Written request :: Return all of the entries exactly as written.

┄┄┄┄┄┄

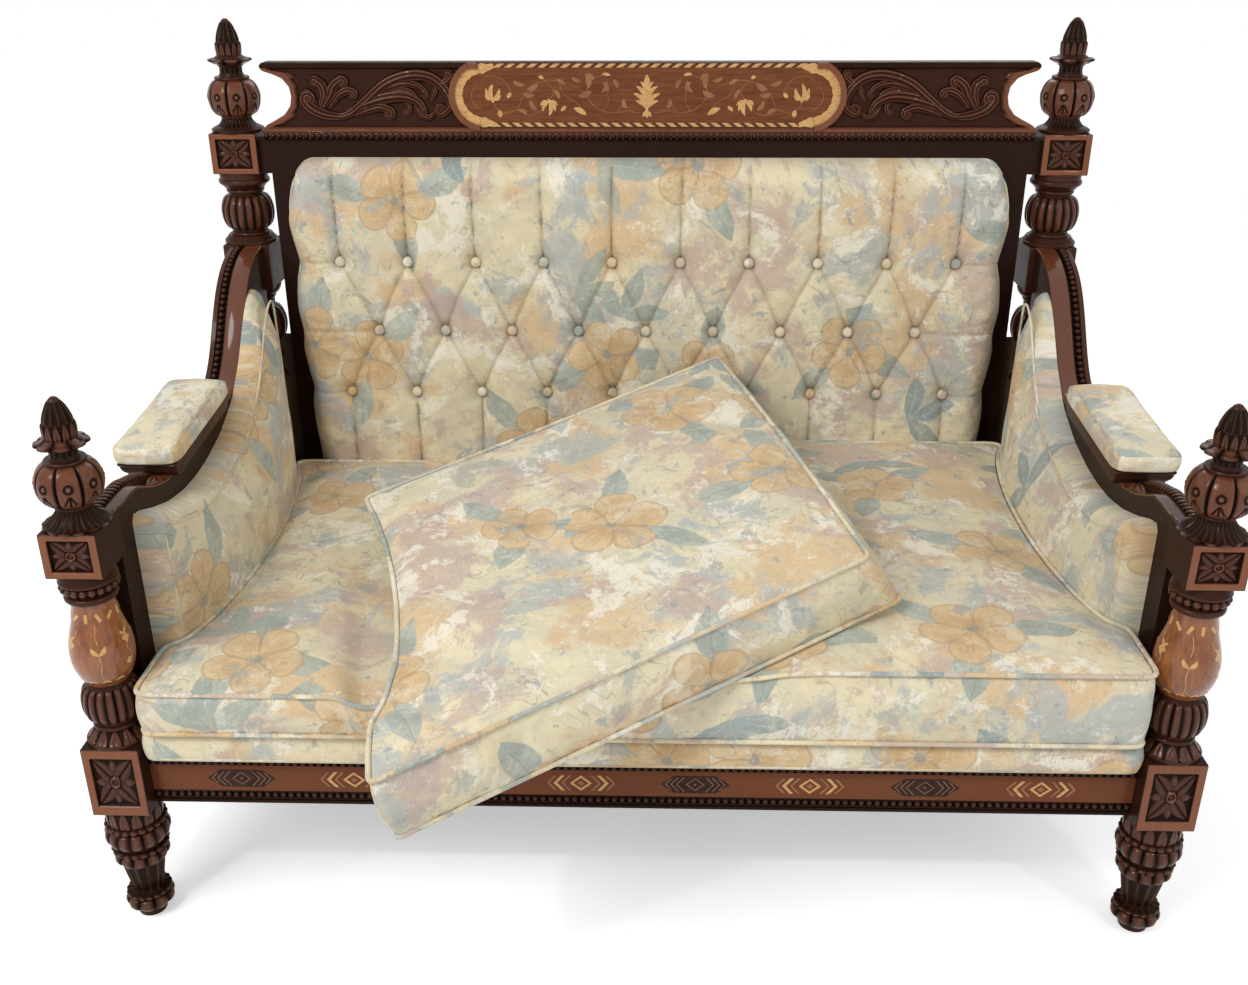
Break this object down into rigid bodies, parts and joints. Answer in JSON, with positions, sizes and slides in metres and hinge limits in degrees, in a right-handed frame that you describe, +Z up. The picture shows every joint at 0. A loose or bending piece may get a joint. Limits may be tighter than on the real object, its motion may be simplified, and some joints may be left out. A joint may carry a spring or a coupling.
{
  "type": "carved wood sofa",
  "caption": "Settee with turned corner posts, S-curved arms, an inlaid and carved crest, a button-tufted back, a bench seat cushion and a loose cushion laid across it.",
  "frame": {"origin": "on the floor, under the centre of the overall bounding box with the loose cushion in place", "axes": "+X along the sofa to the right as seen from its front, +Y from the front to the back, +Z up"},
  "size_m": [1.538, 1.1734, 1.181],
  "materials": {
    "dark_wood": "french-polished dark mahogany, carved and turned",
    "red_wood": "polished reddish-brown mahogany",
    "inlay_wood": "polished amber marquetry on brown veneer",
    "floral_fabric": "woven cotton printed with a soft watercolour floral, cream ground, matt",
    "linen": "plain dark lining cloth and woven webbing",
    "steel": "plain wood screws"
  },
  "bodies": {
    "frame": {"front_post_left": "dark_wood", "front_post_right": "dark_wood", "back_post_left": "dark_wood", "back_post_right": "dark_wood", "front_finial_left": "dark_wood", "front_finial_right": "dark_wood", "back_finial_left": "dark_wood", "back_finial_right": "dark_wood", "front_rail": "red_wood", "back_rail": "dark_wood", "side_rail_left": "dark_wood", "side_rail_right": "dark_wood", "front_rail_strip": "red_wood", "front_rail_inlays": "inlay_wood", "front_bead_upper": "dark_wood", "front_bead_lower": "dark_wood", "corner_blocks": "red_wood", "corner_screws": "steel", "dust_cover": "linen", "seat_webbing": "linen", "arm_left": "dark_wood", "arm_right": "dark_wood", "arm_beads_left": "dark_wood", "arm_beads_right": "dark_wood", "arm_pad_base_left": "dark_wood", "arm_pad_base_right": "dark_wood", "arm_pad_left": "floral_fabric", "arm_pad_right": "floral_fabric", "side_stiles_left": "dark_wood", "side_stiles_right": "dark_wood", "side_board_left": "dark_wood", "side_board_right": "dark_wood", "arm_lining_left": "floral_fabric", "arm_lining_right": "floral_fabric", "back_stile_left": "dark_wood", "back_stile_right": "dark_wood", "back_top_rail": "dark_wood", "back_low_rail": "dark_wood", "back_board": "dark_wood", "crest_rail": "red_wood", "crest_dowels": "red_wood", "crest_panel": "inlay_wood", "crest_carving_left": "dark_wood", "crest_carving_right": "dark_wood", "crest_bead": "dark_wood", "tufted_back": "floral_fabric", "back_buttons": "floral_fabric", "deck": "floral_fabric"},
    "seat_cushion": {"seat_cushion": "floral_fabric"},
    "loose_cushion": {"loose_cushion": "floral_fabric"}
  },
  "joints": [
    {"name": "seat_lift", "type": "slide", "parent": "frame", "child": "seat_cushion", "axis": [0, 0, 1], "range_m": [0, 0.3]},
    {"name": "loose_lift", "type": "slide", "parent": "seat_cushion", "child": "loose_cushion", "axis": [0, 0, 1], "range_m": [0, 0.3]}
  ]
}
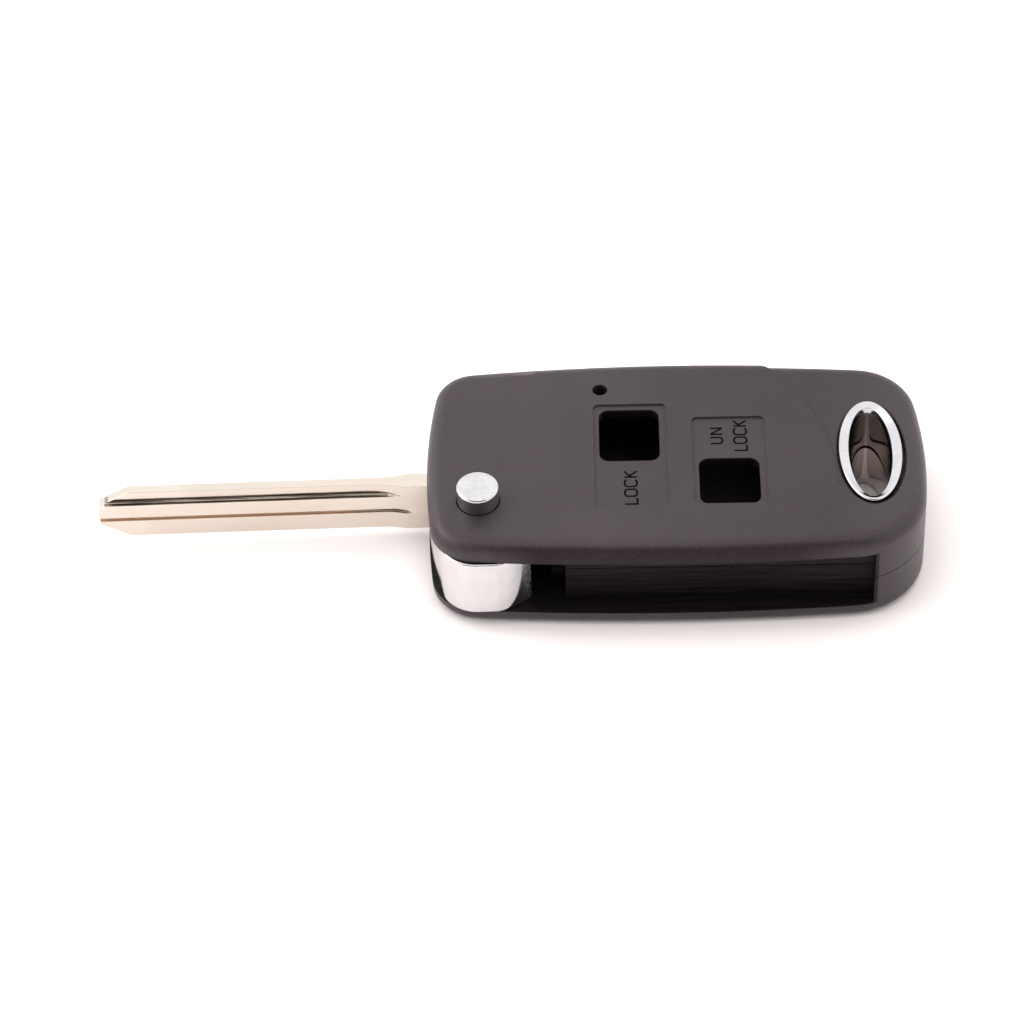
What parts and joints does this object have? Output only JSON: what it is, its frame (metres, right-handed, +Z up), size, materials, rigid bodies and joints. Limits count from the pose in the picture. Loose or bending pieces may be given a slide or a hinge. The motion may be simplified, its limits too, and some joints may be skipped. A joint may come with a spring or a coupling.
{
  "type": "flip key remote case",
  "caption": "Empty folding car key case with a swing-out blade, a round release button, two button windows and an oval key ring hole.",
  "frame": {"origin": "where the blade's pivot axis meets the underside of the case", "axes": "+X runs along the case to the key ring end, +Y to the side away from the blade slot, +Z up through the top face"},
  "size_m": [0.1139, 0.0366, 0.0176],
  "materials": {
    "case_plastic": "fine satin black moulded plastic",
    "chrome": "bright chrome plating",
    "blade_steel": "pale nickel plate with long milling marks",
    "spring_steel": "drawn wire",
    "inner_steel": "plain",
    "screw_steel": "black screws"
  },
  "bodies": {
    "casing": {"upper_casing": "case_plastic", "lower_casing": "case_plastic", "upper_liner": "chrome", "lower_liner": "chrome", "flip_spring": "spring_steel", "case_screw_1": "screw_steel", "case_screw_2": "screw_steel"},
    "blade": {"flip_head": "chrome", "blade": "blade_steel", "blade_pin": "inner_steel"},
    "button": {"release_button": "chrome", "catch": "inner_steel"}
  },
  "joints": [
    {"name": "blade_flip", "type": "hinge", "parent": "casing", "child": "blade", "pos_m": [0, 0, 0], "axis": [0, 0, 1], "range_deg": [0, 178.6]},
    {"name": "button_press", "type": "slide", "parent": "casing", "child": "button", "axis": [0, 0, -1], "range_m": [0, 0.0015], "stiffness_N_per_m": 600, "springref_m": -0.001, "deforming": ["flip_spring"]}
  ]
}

┄┄┄┄┄┄

Exercise output ::
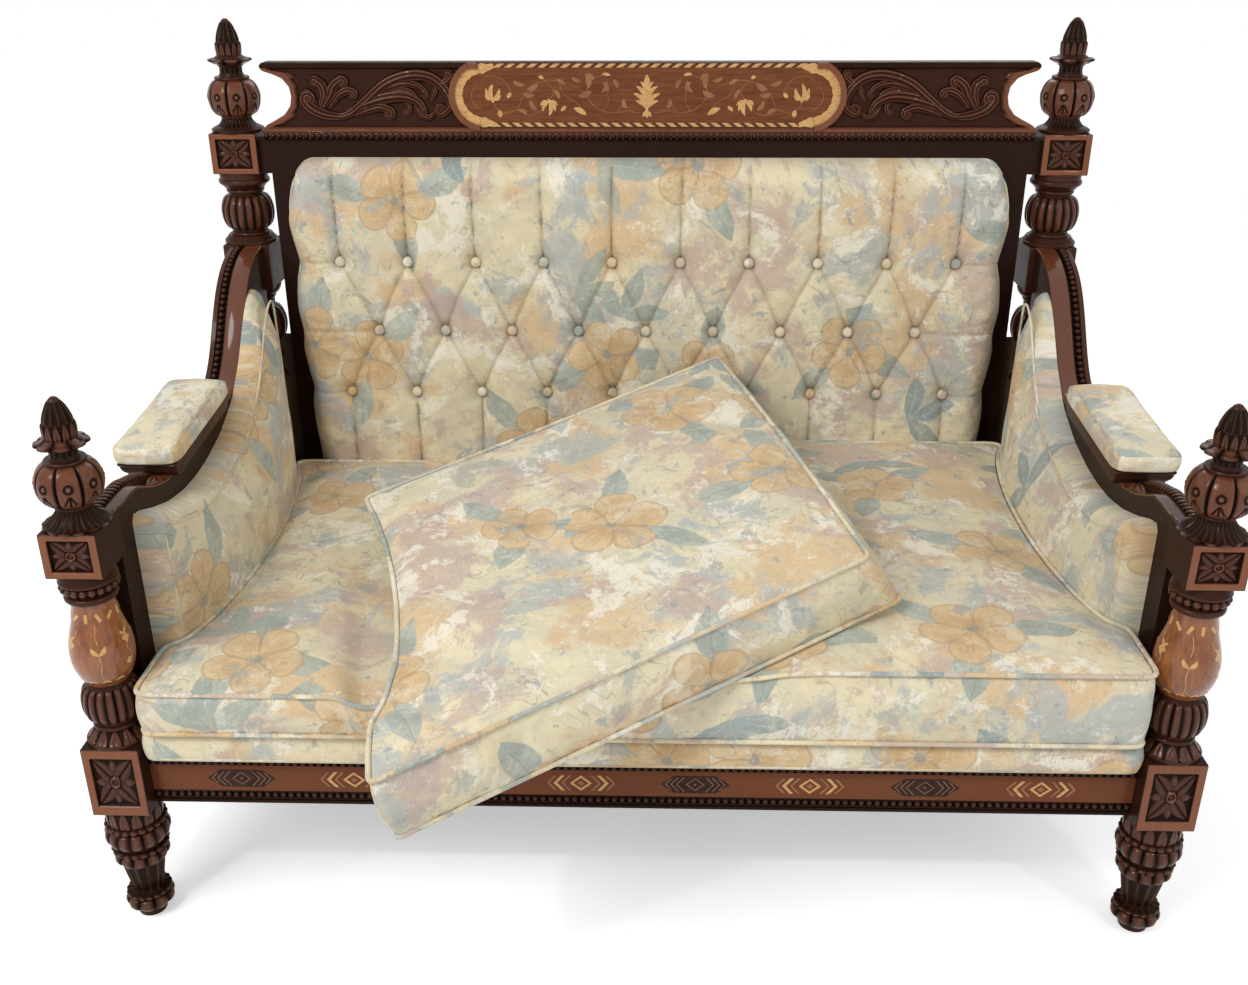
Break this object down into rigid bodies, parts and joints. Answer in JSON, with positions, sizes and slides in metres and hinge limits in degrees, in a right-handed frame that you describe, +Z up. The picture shows every joint at 0. A loose or bending piece may get a joint. Limits may be tighter than on the real object, its motion may be simplified, and some joints may be left out. A joint may carry a spring or a coupling.
{
  "type": "carved wood sofa",
  "caption": "Settee with turned corner posts, S-curved arms, an inlaid and carved crest, a button-tufted back, a bench seat cushion and a loose cushion laid across it.",
  "frame": {"origin": "on the floor, under the centre of the overall bounding box with the loose cushion in place", "axes": "+X along the sofa to the right as seen from its front, +Y from the front to the back, +Z up"},
  "size_m": [1.538, 1.1734, 1.181],
  "materials": {
    "dark_wood": "french-polished dark mahogany, carved and turned",
    "red_wood": "polished reddish-brown mahogany",
    "inlay_wood": "polished amber marquetry on brown veneer",
    "floral_fabric": "woven cotton printed with a soft watercolour floral, cream ground, matt",
    "linen": "plain dark lining cloth and woven webbing",
    "steel": "plain wood screws"
  },
  "bodies": {
    "frame": {"front_post_left": "dark_wood", "front_post_right": "dark_wood", "back_post_left": "dark_wood", "back_post_right": "dark_wood", "front_finial_left": "dark_wood", "front_finial_right": "dark_wood", "back_finial_left": "dark_wood", "back_finial_right": "dark_wood", "front_rail": "red_wood", "back_rail": "dark_wood", "side_rail_left": "dark_wood", "side_rail_right": "dark_wood", "front_rail_strip": "red_wood", "front_rail_inlays": "inlay_wood", "front_bead_upper": "dark_wood", "front_bead_lower": "dark_wood", "corner_blocks": "red_wood", "corner_screws": "steel", "dust_cover": "linen", "seat_webbing": "linen", "arm_left": "dark_wood", "arm_right": "dark_wood", "arm_beads_left": "dark_wood", "arm_beads_right": "dark_wood", "arm_pad_base_left": "dark_wood", "arm_pad_base_right": "dark_wood", "arm_pad_left": "floral_fabric", "arm_pad_right": "floral_fabric", "side_stiles_left": "dark_wood", "side_stiles_right": "dark_wood", "side_board_left": "dark_wood", "side_board_right": "dark_wood", "arm_lining_left": "floral_fabric", "arm_lining_right": "floral_fabric", "back_stile_left": "dark_wood", "back_stile_right": "dark_wood", "back_top_rail": "dark_wood", "back_low_rail": "dark_wood", "back_board": "dark_wood", "crest_rail": "red_wood", "crest_dowels": "red_wood", "crest_panel": "inlay_wood", "crest_carving_left": "dark_wood", "crest_carving_right": "dark_wood", "crest_bead": "dark_wood", "tufted_back": "floral_fabric", "back_buttons": "floral_fabric", "deck": "floral_fabric"},
    "seat_cushion": {"seat_cushion": "floral_fabric"},
    "loose_cushion": {"loose_cushion": "floral_fabric"}
  },
  "joints": [
    {"name": "seat_lift", "type": "slide", "parent": "frame", "child": "seat_cushion", "axis": [0, 0, 1], "range_m": [0, 0.3]},
    {"name": "loose_lift", "type": "slide", "parent": "seat_cushion", "child": "loose_cushion", "axis": [0, 0, 1], "range_m": [0, 0.3]}
  ]
}
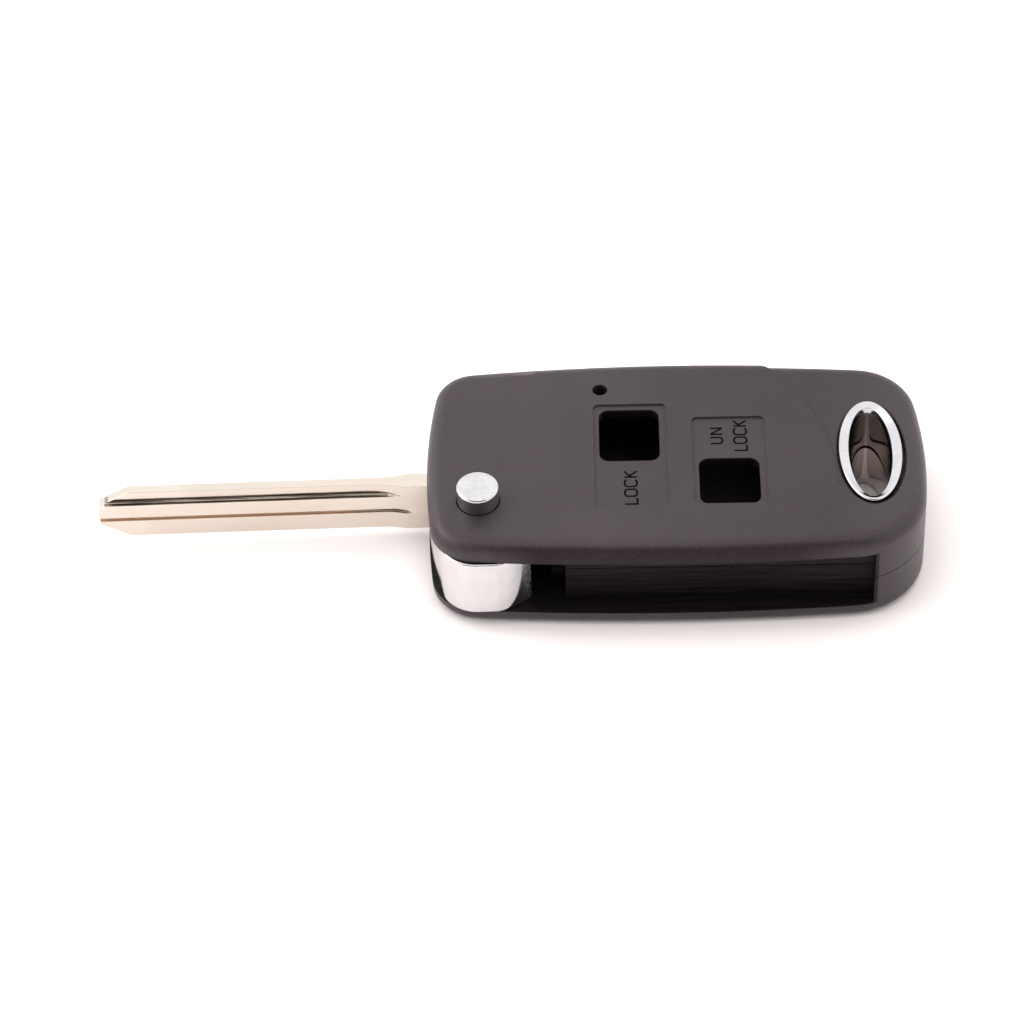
What parts and joints does this object have? Output only JSON: what it is, its frame (metres, right-handed, +Z up), size, materials, rigid bodies and joints. Limits count from the pose in the picture. Loose or bending pieces may be given a slide or a hinge. The motion may be simplified, its limits too, and some joints may be skipped. A joint may come with a spring or a coupling.
{
  "type": "flip key remote case",
  "caption": "Empty folding car key case with a swing-out blade, a round release button, two button windows and an oval key ring hole.",
  "frame": {"origin": "where the blade's pivot axis meets the underside of the case", "axes": "+X runs along the case to the key ring end, +Y to the side away from the blade slot, +Z up through the top face"},
  "size_m": [0.1139, 0.0366, 0.0176],
  "materials": {
    "case_plastic": "fine satin black moulded plastic",
    "chrome": "bright chrome plating",
    "blade_steel": "pale nickel plate with long milling marks",
    "spring_steel": "drawn wire",
    "inner_steel": "plain",
    "screw_steel": "black screws"
  },
  "bodies": {
    "casing": {"upper_casing": "case_plastic", "lower_casing": "case_plastic", "upper_liner": "chrome", "lower_liner": "chrome", "flip_spring": "spring_steel", "case_screw_1": "screw_steel", "case_screw_2": "screw_steel"},
    "blade": {"flip_head": "chrome", "blade": "blade_steel", "blade_pin": "inner_steel"},
    "button": {"release_button": "chrome", "catch": "inner_steel"}
  },
  "joints": [
    {"name": "blade_flip", "type": "hinge", "parent": "casing", "child": "blade", "pos_m": [0, 0, 0], "axis": [0, 0, 1], "range_deg": [0, 178.6]},
    {"name": "button_press", "type": "slide", "parent": "casing", "child": "button", "axis": [0, 0, -1], "range_m": [0, 0.0015], "stiffness_N_per_m": 600, "springref_m": -0.001, "deforming": ["flip_spring"]}
  ]
}